= Bayirbujak =

Region in northwestern of Syria

Bayirbujak (Bayırbucak; البوجاق), also known as West Turkmeneli (Batı Türkmeneli), is a region in northwestern Syria. It is viewed as the Syrian Turkmen homeland. Bayırbucak is divided into Bayır and Bucak, and includes the main settlements of Kessab, Ras al-Bassit, Umm al-Tuyour, Burj al-Islam, Ghimam, as well as the Turkmen Mountain region. Bayırbucak borders Hatay Province to the north, Jabal al-Akrad to the east, Latakia city to the south, and the Mediterranean Sea in the west.

==Etymology==
Bayırbucak is a Turkish exonym, and not the official name for the region, which is Al-Rabiaa subdistrict. The word Bayırbucak comes from two different words in Turkish: bayır (en: hillside) and bucak (en: district). In Ottoman archival documents, Bayir sometimes appears as a general geographic designation or a tax farm (mukataa) but was not the official name of a district (nahiye). It is sometimes referred to as West Turkmeneli to distinguish from the Iraqi Turkmen homeland, known as East Turkmeneli.

==Notable events==
On 24 November 2015, two Turkish F-16s shot down one of two Russian Su-24 fighter jets, which violated Turkish airspace while in an operation to attack a Turkmen rebel militia in Bayırbucak. One Russian pilot was killed by Turkmen forces under the command of Alparslan Çelik.

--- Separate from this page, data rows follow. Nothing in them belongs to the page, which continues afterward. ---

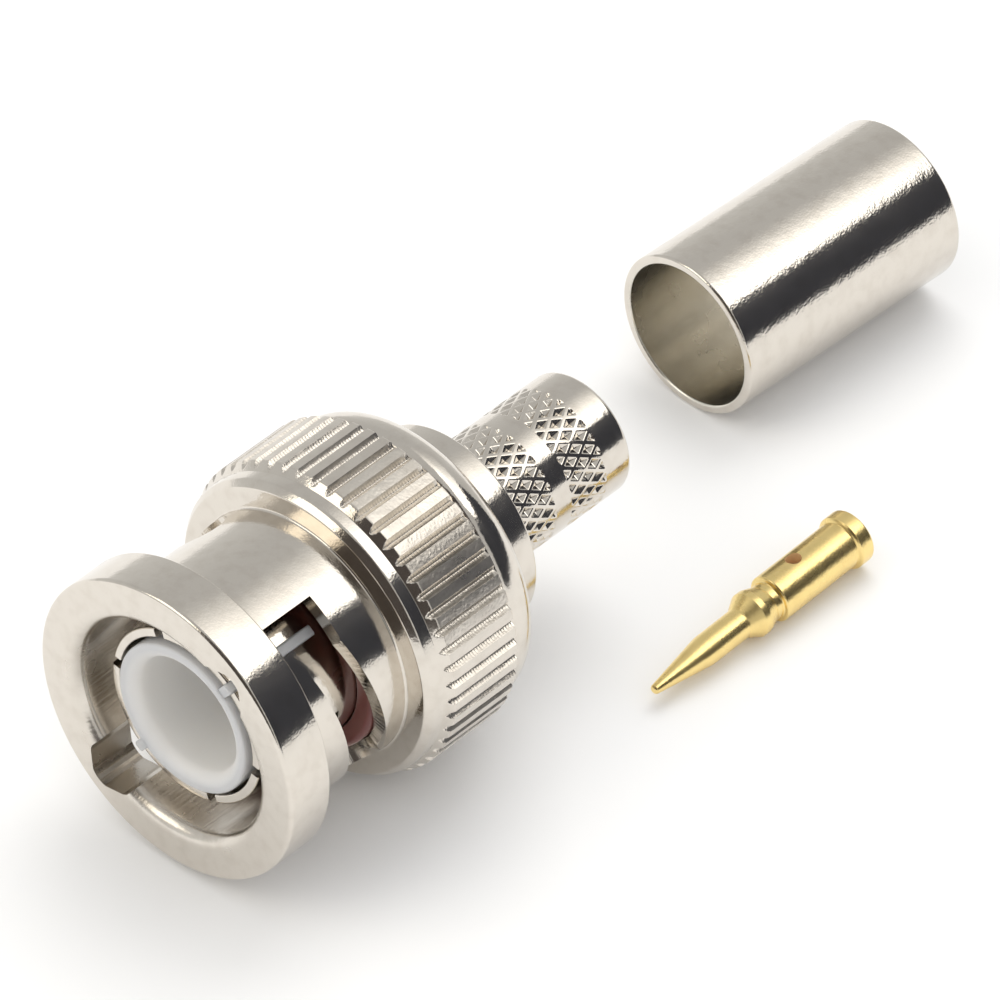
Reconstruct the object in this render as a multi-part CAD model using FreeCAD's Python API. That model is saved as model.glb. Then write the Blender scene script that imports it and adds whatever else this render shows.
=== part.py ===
# Crimp BNC plug kit: the plug with its coupling nut, and beside it the loose
# crimp ferrule and the loose centre pin, as they lie before the cable is fitted.
#
# Frame: the plug's axis is Y and its mating face is the plane y = 0, centred on
# the origin. The cable end points to +Y. +Z is up, and the plug, the ferrule and
# the pin all rest on one level surface. Millimetres throughout.
#
# Angles round the plug's axis are counted from +Z towards +X.
import os
from math import acos, atan, ceil, cos, degrees, pi, radians, sin, tan

import FreeCAD
import Part

V = FreeCAD.Vector
AXIS = V(0, 1, 0)
ORIGIN = V(0, 0, 0)

# Clearances
RUNNING = 0.05  # radial, between the nut or its washer and what they turn on
SEAT_GAP = 0.02  # radial, between fixed round pieces that fit together
FACE_GAP = 0.02  # axial, between stacked faces
SOFT_GAP = 0.07  # radial, round the gasket

# How far a turned round may depart from its true arc
ROUND_TOLERANCE = 0.06

# How far cutting tools reach past the surfaces that they cut
CUT_MARGIN = 0.5

# Coupling nut
NUT_LENGTH = 15.0
FLANGE_R = 6.95
FLANGE_LENGTH = 2.25
FLANGE_ROUND = 0.15
BARREL_R = 5.68
SHOULDER_Y = 8.05
SHOULDER_R = 6.6
GRIP_R = 7.25
GRIP_RISE = 1.1
BEAD_ROOT_R = 6.5
BEAD_RISE = 0.4
BEAD_R = 6.85
BEAD_ROUND = 1.35
BORE_R = 4.97
MOUTH_BEVEL = 0.4
WEB_LENGTH = 1.25
REAR_POCKET_CLEARANCE = 0.2

# Straight knurl on the grip
KNURL_COUNT = 54
KNURL_ANGLE = 4.2
KNURL_REAR_Y = 12.95
KNURL_DEPTH = 0.27
KNURL_GROOVE_WIDTH = 0.5

# Bayonet entry channels and cam slots
CHANNEL_ANGLE = 39.0
CHANNEL_WIDTH = 2.6
CHANNEL_R = 6.05
CHANNEL_LENGTH = 5.75
SLOT_WIDTH = 2.16
SLOT_START_Y = 4.4
SLOT_TURN = 93.0
SLOT_LEAD = 8.5
SLOT_POCKET_R = 1.16
SLOT_SECTIONS = 9
BAYONET_SIDES = 2

# Plug body: slotted outer contact, gasket seat, flange, hub and spigot
CONTACT_FRONT_Y = 1.0
CONTACT_R = 4.15
CONTACT_NECK_R = 4.0
CONTACT_BULGE_LENGTH = 1.1
CONTACT_WALL = 0.25
CONTACT_SLOTS = 6
CONTACT_SLOT_WIDTH = 0.5
CONTACT_SLOT_END_Y = 5.9
COLLAR_FRONT_Y = 6.05
COLLAR_R = 4.5
COLLAR_LENGTH = 0.8
GASKET_INNER_R = 4.15
GASKET_LENGTH = 1.0
BODY_FLANGE_R = 4.85
BODY_FLANGE_LENGTH = 0.6
HUB_R = 4.05
SPIGOT_R = 3.4
SPIGOT_LENGTH = 2.8

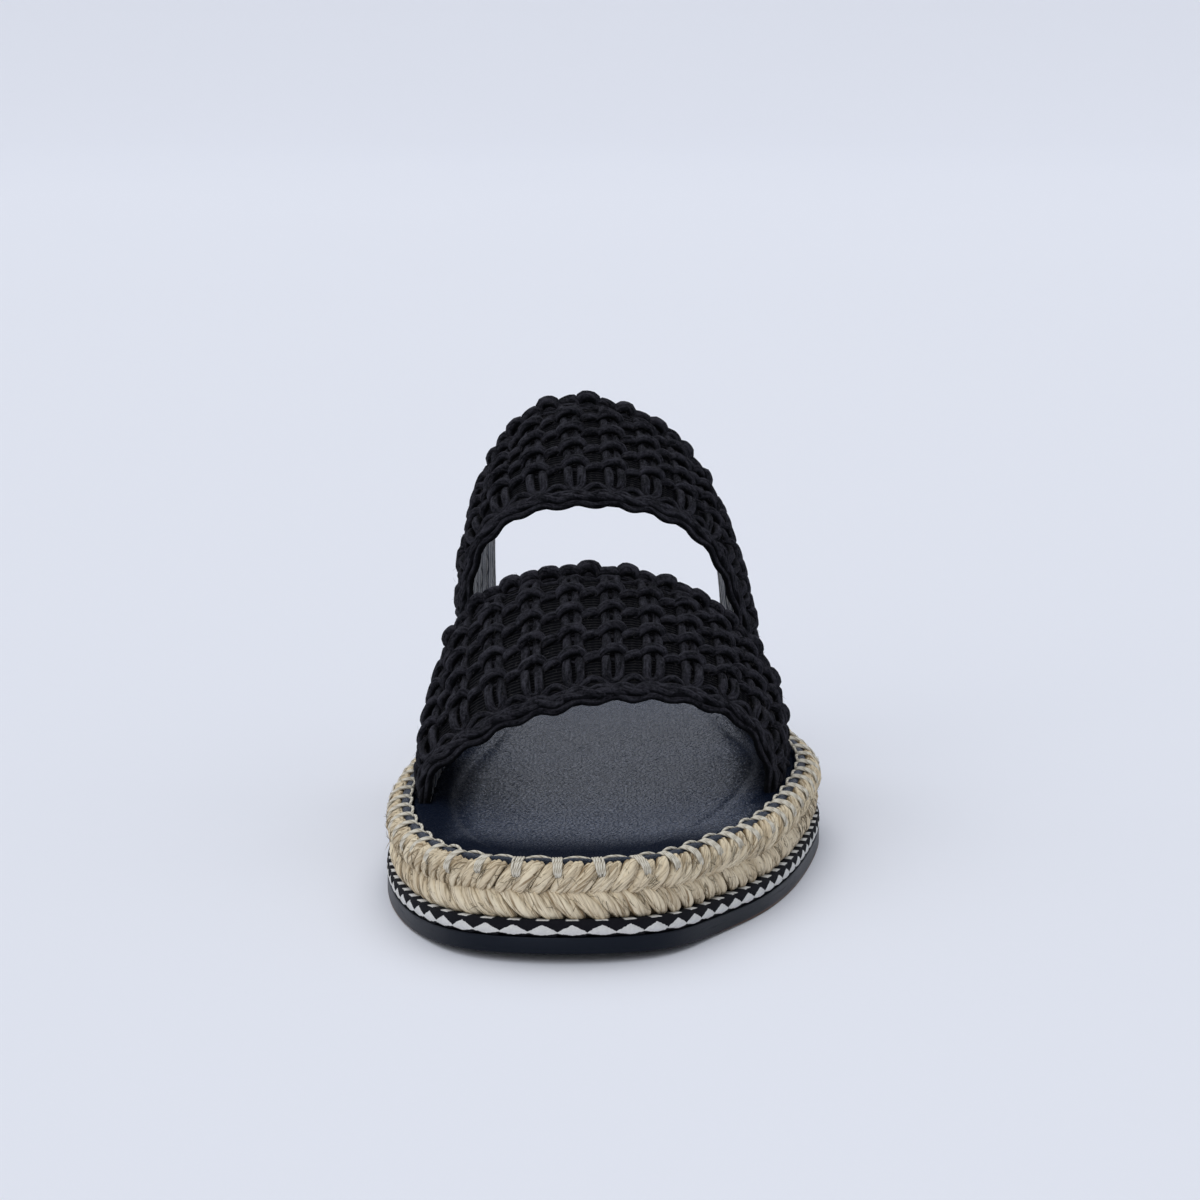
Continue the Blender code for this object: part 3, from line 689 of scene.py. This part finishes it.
# A stitch's leg over the binding and down the braid: distance round the sole, inset and height,
# in millimetres
LEG = (
    (0.0, 5.5, 18.6), (0.0, 5.15, 19.25), (0.0, 4.4, 19.55), (0.05, 3.4, 19.50), (0.1, 2.5, 19.25),
    (0.15, 1.5, 18.75), (0.2, 0.62, 18.0), (0.25, 0.18, 17.2), (0.3, 0.15, 16.6), (0.3, 0.9, 15.8),
)
LEG_BEND = 0.0185
legs, leg_up, arcs, arc_up = [], [], [], []
for number, start in enumerate(stitch_at):
    leg = spline(np.array(LEG) / 1000, 13)
    reach = thread_random.uniform(-0.0012, 0.0008)
    leg[:, 2] += reach * np.clip(LEG_BEND - leg[:, 2], 0, None) / 0.004
    lean = thread_random.normal(0.0001, 0.00035)
    t = np.linspace(0, 1, 13)
    for strand in (-1, -0.33, 0.33, 1):
        fan = strand * (0.00095 - 0.00055 * t**2) * thread_random.normal(1, 0.08)
        share = (start + leg[:, 0] + fan + lean * t) / perimeter
        skin = leg[:, 1] - 0.00005 * thread_random.normal(0, 1, 13)
        legs.append(round_sole(share, skin, leg[:, 2] + 0.00004 * strand))
        leg_up.append(outward(share) * 0.6 + (0, 0, 0.8))
    gap = (stitch_at[(number + 1) % STITCHES] - start) % perimeter
    t = np.linspace(0, 1, 21)
    hump = np.sin(math.pi * t)
    share = (start + gap * (0.10 + 0.80 * t)) / perimeter
    slack = thread_random.normal(1, 0.12)
    inset = 0.00500 + 0.00045 * hump * slack
    height = 0.01890 + 0.00080 * np.clip(hump, 0, 1) ** 0.7 * slack
    height[:2] -= (0.0008, 0.0002)
    height[-2:] -= (0.0002, 0.0008)
    arcs.append(round_sole(share, inset, height))
    arc_up.append(outward(share) + (0, 0, 0.5))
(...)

Heavy Russian aerial bombardments during the 2015–16 Latakia offensive resulted in a very difficult situation in the Bayırbucak Turkmen regions, causing almost all Syrian Turkmens to flee the region to Turkey.

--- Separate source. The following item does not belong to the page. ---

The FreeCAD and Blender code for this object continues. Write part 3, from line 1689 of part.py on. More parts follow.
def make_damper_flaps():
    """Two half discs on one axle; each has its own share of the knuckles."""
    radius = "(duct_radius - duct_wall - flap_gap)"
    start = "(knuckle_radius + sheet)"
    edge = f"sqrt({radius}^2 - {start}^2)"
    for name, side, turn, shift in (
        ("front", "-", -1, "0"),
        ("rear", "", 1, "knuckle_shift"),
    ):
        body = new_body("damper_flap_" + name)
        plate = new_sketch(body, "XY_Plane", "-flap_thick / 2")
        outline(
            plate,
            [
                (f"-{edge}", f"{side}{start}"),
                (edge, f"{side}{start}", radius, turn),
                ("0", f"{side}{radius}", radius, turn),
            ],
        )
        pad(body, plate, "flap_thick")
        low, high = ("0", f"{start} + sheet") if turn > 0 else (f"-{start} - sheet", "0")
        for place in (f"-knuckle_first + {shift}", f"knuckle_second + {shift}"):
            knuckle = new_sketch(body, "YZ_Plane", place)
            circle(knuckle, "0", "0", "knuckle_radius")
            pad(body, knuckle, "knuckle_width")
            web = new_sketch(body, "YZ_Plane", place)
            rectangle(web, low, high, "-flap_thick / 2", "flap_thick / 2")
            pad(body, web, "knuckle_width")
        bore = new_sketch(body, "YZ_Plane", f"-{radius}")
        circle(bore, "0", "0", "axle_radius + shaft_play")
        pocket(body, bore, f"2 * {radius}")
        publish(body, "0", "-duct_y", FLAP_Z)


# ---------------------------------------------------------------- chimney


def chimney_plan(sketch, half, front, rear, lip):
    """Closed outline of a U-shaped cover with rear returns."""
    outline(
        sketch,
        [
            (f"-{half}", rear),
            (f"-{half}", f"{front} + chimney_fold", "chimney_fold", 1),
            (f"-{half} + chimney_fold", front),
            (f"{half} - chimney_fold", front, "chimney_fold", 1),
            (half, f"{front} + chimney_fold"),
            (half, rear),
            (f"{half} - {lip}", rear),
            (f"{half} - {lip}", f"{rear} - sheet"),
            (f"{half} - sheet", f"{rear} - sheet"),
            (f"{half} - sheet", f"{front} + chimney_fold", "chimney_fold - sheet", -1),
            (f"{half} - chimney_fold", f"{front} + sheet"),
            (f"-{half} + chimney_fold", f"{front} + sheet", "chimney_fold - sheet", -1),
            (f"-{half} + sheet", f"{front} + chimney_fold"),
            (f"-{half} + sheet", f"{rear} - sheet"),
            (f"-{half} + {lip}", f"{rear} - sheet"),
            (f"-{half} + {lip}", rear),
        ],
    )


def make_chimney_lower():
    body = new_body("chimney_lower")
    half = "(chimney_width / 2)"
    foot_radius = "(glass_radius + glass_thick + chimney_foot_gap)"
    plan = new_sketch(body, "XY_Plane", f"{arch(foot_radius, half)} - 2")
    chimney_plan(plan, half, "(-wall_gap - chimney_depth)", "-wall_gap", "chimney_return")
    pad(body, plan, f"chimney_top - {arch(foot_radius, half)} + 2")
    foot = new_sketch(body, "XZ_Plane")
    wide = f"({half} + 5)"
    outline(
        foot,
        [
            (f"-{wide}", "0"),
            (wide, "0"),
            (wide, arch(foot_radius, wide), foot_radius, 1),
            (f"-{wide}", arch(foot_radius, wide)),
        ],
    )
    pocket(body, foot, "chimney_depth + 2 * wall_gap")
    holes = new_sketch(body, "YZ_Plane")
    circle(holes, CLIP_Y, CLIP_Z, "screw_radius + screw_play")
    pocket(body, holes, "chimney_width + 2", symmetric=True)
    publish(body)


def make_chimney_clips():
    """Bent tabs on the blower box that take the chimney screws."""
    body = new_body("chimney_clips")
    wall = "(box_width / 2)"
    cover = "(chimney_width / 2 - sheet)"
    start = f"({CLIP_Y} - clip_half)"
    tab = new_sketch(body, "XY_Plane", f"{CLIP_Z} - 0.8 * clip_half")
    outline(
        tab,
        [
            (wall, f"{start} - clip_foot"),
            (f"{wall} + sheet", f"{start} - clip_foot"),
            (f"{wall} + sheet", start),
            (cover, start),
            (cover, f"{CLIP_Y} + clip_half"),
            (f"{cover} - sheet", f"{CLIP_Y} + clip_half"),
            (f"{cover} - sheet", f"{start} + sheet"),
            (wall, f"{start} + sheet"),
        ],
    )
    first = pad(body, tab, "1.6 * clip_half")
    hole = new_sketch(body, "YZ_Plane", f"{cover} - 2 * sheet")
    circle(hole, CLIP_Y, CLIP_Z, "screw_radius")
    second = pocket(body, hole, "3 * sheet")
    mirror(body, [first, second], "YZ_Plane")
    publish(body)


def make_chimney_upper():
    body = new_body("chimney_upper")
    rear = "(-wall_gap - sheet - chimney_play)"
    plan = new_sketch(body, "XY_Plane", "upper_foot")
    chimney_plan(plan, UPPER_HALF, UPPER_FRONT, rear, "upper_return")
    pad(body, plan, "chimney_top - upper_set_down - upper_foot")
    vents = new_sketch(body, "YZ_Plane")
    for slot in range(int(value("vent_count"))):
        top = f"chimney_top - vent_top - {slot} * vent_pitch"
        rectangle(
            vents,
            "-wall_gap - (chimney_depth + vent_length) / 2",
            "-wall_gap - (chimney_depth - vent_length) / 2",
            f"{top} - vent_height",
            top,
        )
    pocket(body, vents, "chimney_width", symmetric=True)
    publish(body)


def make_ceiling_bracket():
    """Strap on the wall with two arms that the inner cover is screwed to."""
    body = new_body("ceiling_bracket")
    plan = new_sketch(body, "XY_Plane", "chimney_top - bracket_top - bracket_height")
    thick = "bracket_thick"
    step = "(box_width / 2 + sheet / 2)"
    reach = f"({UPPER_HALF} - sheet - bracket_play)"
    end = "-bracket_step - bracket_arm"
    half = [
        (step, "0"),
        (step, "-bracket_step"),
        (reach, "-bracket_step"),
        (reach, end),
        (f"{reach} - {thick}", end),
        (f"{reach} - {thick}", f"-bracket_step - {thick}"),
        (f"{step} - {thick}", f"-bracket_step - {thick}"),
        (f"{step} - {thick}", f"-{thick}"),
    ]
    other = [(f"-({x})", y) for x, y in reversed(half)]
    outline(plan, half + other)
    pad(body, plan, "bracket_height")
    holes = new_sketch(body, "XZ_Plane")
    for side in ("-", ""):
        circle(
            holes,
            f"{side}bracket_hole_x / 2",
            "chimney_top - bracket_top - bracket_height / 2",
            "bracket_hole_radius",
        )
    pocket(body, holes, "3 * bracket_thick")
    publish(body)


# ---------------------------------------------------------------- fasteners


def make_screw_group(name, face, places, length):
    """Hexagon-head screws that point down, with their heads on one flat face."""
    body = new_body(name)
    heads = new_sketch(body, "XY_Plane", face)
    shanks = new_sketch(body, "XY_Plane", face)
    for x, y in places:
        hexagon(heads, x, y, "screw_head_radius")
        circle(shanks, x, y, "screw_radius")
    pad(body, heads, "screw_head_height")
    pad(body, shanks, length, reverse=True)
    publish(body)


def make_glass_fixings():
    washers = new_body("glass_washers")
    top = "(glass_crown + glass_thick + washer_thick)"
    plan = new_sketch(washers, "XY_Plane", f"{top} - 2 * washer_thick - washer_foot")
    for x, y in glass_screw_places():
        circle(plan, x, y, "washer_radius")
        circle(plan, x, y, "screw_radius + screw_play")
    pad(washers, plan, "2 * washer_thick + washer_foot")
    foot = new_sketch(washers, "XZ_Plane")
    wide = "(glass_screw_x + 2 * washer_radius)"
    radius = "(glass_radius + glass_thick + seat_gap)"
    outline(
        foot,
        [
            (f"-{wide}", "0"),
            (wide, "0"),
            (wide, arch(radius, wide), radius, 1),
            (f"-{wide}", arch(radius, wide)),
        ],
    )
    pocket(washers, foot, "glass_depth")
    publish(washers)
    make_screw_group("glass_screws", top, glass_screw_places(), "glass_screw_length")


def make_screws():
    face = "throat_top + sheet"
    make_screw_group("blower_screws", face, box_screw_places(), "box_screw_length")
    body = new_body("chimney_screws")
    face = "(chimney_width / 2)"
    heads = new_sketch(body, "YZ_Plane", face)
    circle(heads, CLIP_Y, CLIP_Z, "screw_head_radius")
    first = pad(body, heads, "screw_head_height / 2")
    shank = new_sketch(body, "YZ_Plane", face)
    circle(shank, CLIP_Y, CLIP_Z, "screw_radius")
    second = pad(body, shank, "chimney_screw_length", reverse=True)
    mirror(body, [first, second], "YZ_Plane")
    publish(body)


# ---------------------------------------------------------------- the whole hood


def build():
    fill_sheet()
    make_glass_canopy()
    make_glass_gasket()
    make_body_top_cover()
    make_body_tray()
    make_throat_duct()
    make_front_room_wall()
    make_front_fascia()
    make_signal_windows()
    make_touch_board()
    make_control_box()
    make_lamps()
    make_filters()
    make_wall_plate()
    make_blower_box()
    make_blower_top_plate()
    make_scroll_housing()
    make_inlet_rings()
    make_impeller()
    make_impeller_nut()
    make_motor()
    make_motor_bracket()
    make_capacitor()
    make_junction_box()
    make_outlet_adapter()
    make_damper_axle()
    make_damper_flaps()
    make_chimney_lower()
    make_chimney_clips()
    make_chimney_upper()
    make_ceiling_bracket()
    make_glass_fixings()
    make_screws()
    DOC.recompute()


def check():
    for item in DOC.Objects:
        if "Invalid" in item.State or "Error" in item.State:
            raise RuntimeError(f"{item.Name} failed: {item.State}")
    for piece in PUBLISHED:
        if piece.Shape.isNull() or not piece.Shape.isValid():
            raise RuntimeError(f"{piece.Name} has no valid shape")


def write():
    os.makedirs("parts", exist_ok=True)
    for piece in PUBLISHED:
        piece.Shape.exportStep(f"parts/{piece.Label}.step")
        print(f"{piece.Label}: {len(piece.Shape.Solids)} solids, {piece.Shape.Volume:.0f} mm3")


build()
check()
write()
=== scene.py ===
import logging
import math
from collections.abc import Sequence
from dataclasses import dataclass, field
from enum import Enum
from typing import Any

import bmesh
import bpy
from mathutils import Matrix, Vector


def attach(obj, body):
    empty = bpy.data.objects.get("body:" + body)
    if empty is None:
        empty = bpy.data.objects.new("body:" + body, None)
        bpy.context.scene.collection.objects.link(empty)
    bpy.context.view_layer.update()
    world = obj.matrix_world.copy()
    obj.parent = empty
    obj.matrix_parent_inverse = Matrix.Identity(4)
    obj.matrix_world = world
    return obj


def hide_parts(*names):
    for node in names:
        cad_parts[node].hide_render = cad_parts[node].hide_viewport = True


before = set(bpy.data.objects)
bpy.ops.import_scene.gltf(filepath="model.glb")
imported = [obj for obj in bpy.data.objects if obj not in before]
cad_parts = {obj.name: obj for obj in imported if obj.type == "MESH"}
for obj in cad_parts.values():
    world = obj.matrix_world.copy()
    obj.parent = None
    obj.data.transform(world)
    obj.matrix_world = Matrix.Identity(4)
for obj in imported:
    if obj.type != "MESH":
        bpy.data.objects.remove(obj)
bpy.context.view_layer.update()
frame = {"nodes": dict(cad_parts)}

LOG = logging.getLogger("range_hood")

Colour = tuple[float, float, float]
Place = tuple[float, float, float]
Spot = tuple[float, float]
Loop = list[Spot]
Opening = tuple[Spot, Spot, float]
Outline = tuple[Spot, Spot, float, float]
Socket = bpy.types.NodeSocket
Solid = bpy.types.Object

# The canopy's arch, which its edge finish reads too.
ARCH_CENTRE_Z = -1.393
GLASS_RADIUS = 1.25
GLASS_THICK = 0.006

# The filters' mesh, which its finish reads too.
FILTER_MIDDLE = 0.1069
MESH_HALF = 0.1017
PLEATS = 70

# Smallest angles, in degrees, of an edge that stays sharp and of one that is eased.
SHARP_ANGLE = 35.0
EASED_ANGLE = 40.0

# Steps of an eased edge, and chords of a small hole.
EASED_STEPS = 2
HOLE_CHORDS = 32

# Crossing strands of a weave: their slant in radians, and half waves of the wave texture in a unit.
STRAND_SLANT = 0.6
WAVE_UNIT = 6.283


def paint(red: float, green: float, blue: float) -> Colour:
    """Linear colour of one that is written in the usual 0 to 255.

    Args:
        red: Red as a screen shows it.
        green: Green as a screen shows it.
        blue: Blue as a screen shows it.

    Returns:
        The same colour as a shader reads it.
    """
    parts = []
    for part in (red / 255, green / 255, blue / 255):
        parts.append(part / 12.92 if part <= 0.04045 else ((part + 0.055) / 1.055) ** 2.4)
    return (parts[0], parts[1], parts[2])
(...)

In early July 2025, wildfires swept through the Bayırbucak region, including Qastal Ma'af and al-Furnloq Reserve, destroying over 14,000 hectares of forest and farmland. Villages were evacuated as the fires, driven by extreme heat, drought, and strong winds, spread rapidly through the rugged terrain. Efforts to contain them were hindered by unexploded ordnance and limited resources. Turkey, Jordan, and Lebanon provided firefighting support, while the UN allocated $625,000 in emergency aid. By 15 July, the fire had been contained.